Fourth, the Yates Memo directs that government attorneys should focus on individuals throughout an investigation and should have a plan to resolve individual liability separately from corporate liability. This "divide and conquer" approach should inform and guide private counsel in their representation of corporate entities and individuals. A potential implication is that the Yates Memo actually chills corporate investigations due to fear of implication among employees and high level executives. That the Yates Memo encourages the pursuit of individual actions in civil corporate matters even if there is no ability to pay a judgment further reflects a policy shift with potential substantial ramifications. The issues effecting companies created by this new policy requires deft handling by experienced counsel.

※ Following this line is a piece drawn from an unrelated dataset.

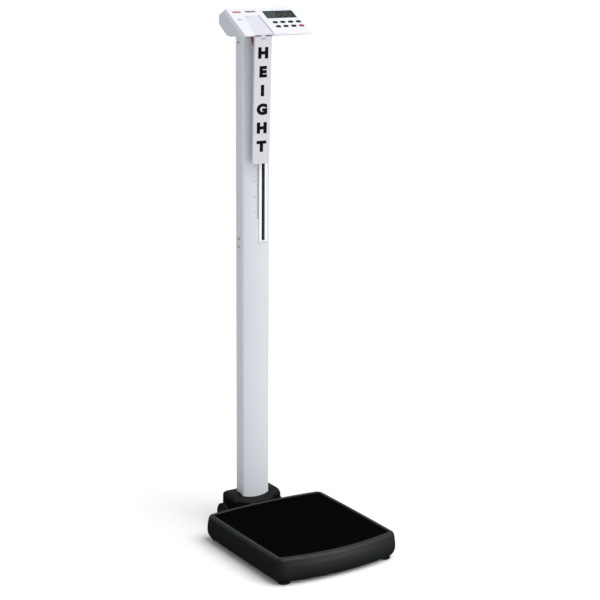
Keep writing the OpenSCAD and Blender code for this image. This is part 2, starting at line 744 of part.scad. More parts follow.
// Pointer on the rod: a chisel that runs inside the slot, with its edge towards the scale
module height_pointer() color([0.15, 0.16, 0.17]) translate([slot_x, 0, pointer_z]) linear_extrude(3, center = true)
  polygon([
    [4, rod_y], [-2, rod_y], [-2, column_front - 6], [-slot_w / 2 + 0.7, column_front - 10],
    [4, column_front - 10]
  ]);

// ---------- headpiece ----------

module headpiece_place() translate([0, pin_y, pin_z]) rotate([headpiece_lean, 0, 0]) children();

module headpiece() color([0.9, 0.9, 0.92]) headpiece_place() difference() {
  union() {
    translate([0, headpiece_t - knuckle_r, 0]) rotate([90, 0, 0]) linear_extrude(headpiece_t) hull() {
      translate([-headpiece_w / 2, -10]) square([headpiece_w, 10]);
      for (s = [-1, 1]) translate([s * (headpiece_w / 2 - headpiece_r), headpiece_r + knuckle_r - headpiece_l])
        circle(r = headpiece_r);
    }
    rotate([0, 90, 0]) cylinder(h = headpiece_w, r = knuckle_r, center = true);
  }
  block([-ear_w / 2 - gap, -10, -knuckle_r - 0.6], [ear_w / 2 + gap, 10, 10]);
  block([-headpiece_w / 2 + 4, -knuckle_r + 2.5, knuckle_r + headpiece_r - headpiece_l],
    [headpiece_w / 2 - 4, 10, -16]);
  rotate([0, 90, 0]) cylinder(h = 100, r = pin_r + 0.05, center = true);
}

module headpiece_pin() color("silver") headpiece_place() rotate([0, 90, 0])
  cylinder(h = headpiece_w, r = pin_r, center = true, $fn = 32);

module headpiece_bumper() color([0.05, 0.05, 0.05]) headpiece_place()
  translate([bumper_x, -knuckle_r + 2.5, 25 - headpiece_l]) rotate([-90, 0, 0]) cylinder(h = 16, r = 9);

base_frame();
base_deck();
platform_cover();
platform_mat();
load_cell([-1, -1]);  // load_cell_front_left
load_cell([1, -1]);  // load_cell_front_right
load_cell([-1, 1]);  // load_cell_rear_left
load_cell([1, 1]);  // load_cell_rear_right
foot([-1, -1]);  // foot_front_left
foot([1, -1]);  // foot_front_right
foot([-1, 1]);  // foot_rear_left
foot([1, 1]);  // foot_rear_right
load_cell_bolts();
load_cell_leads();
junction_board();
wheel_axle();
axle_clips();
wheel_hub(-1);  // wheel_hub_left
wheel_tyre(-1);  // wheel_tyre_left
wheel_hub(1);  // wheel_hub_right
wheel_tyre(1);  // wheel_tyre_right
column_socket();
column_foot();
column_foot_bolts();
lower_column();
column_splice();
upper_column();
track_insert();
column_screws();
rod_bush();
signal_cable();
head_front();
head_rear();
head_bracket();
head_screws();
lcd_window();
lcd_module();
main_board();
key_switches();
battery_holder();
batteries();
battery_door();
dc_jack();
dark_key(0, 0);  // key_units
dark_key(1, 0);  // key_hold
dark_key(2, 0);  // key_net
dark_key(3, 0);  // key_index
dark_key(0, 1);  // key_print
dark_key(1, 1);  // key_tare
dark_key(2, 1);  // key_zero
color([0.65, 0.06, 0.1]) key(3, 1);  // key_power
height_rod();
rod_glide();
rod_cap();
hinge_bracket();
height_pointer();
headpiece();
headpiece_pin();
headpiece_bumper();
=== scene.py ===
"""Column scale: builds the visible surfaces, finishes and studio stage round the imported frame.

Run it as a script. Lengths are metres in the frame's own axes: +Z up, -Y towards the person who
faces the display, origin on the floor under the middle of the outline.
"""

import json
import math

import bmesh
import bpy
import numpy as np
from bpy.props import FloatProperty, FloatVectorProperty, PointerProperty, StringProperty
from mathutils import Matrix, Vector


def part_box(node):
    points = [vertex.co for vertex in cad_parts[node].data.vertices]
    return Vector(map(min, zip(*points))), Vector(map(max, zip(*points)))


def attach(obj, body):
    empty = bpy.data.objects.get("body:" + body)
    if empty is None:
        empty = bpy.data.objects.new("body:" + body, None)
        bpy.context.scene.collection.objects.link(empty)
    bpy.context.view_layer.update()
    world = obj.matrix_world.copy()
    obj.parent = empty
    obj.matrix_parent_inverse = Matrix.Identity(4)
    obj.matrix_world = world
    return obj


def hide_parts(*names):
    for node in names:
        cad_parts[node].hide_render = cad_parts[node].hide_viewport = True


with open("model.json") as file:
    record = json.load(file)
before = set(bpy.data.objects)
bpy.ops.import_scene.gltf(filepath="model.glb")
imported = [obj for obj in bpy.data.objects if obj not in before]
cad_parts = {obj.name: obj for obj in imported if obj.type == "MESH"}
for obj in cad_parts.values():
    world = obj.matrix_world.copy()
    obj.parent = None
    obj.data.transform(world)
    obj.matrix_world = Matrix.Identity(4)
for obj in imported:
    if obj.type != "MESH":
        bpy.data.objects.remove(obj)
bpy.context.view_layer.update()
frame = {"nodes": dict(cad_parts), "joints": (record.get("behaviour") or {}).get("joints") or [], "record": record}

bl_info = {
    "name": "Column Scale",
    "version": (1, 0, 0),
    "blender": (4, 5, 0),
    "location": "View3D > Sidebar > Column Scale",
    "description": "Surfaces and finishes of a column scale with a height rod",
    "category": "Add Mesh",
}

MM = 0.001


def box(node):
    """Lowest and highest corner of a frame node, as arrays."""
    low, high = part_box(node)
    return np.array(low), np.array(high)


MAT_LOW, MAT_HIGH = box("platform_mat")
COVER_LOW, COVER_HIGH = box("platform_cover")
LOWER_LOW, LOWER_HIGH = box("lower_column")
UPPER_LOW, UPPER_HIGH = box("upper_column")
TRACK_LOW, TRACK_HIGH = box("track_insert")
WINDOW_LOW, WINDOW_HIGH = box("lcd_window")
POINTER_LOW, POINTER_HIGH = box("height_pointer")
KEYS = ["units", "hold", "net", "index", "print", "tare", "zero", "power"]
UPRIGHT = Matrix.Rotation(math.pi / 2, 4, "X")


def frame_joint(name):
    """The frame's row of a joint."""
    return next(joint for joint in frame["joints"] if joint["name"] == name)


HINGE = frame_joint("headpiece_hinge")


def colour(name, rgb):
    """A colour property."""
    return FloatVectorProperty(
        name=name, description=f"Colour of the {name.lower()}", subtype="COLOR", size=3,
        min=0, max=1, default=rgb,
    )


def length(name, description, metres):
    """A length property in metres."""
    return FloatProperty(name=name, description=description, default=metres, unit="LENGTH")


class ColumnScaleSizes(bpy.types.PropertyGroup):
    """Sizes that the frame doesn't state."""

    edge_bow: length("Front bow", "How far the platform's front edge bows out", 0.027)
    back_bow: length("Back bow", "How far the platform's back edge bows out", 0.015)
    side_bow: length("Side bow", "How far the platform's side edges bow out", 0.002)
    corner: length("Platform corner", "Corner radius of the platform", 0.026)
    rim: length("Rim", "Width of the rim round the mat", 0.022)
    column_bow: length("Column bow", "How far the column's front bows out", 0.009)
    column_corner: length("Column corner", "Corner radius of the column", 0.006)
    column_wall: length("Column wall", "Wall of the column", 0.0022)
    letter: length("Letter height", "Height of a letter on the headpiece", 0.031)
    digit: length("Digit height", "Height of a digit on the display", 0.027)
    tick: length("Tick", "Length of a whole centimetre's tick", 0.0085)
    face_tilt: FloatProperty(
        name="Face tilt", description="Tilt of the display face from level",
        default=math.radians(31), subtype="ANGLE",
    )


class ColumnScaleColours(bpy.types.PropertyGroup):
    """Colours of the finishes."""

    mat: colour("Mat", (0.0020, 0.0021, 0.0021))
    cover: colour("Cover", (0.0086, 0.0110, 0.0101))
    column: colour("Column", (0.655, 0.672, 0.715))
    shell: colour("Shell", (0.74, 0.75, 0.80))
    # Rear shell: the shell's pale plastic darkened to a bluish grey, painted shade on the head's ends.
    rear_shell: colour("Rear shell", (0.62, 0.65, 0.70))
    # Red of the bracket, darkened by painted shade: the head's shadow is painted into this red.
    red: colour("Red parts", (0.16, 0.006, 0.016))
    key: colour("Keys", (0.004, 0.005, 0.006))
    display: colour("Display", (0.018, 0.040, 0.029))
    ink: colour("Ink", (0.003, 0.003, 0.004))
    rod: colour("Rod", (0.045, 0.050, 0.052))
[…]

"An Ounce of Prevention Is Worth A Pound of Cure"

The old adage "an ounce of prevention is worth a pound of cure" remains true. There is no adequate substitute for routine, proactive planning, preparation and training to avoid the enforcement situations as envisioned by the Yates Memo. A company should examine its decision-making approach to self-report or cooperate, and counsel needs to adapt to the new focus on individual accountability.  

When problems emerge, entities must be prepared to act promptly, and consult with counsel experienced in handling government investigations and white collar matters to ensure that any action taken and disclosures made to the government are both responsive and appropriate. Entities that develop and maintain early, open and continuous communications with government counsel will be far better positioned to navigate this new investigation and enforcement minefield and generate the best prospect for a favorable outcome, despite the persistent questions regarding the guidance itself.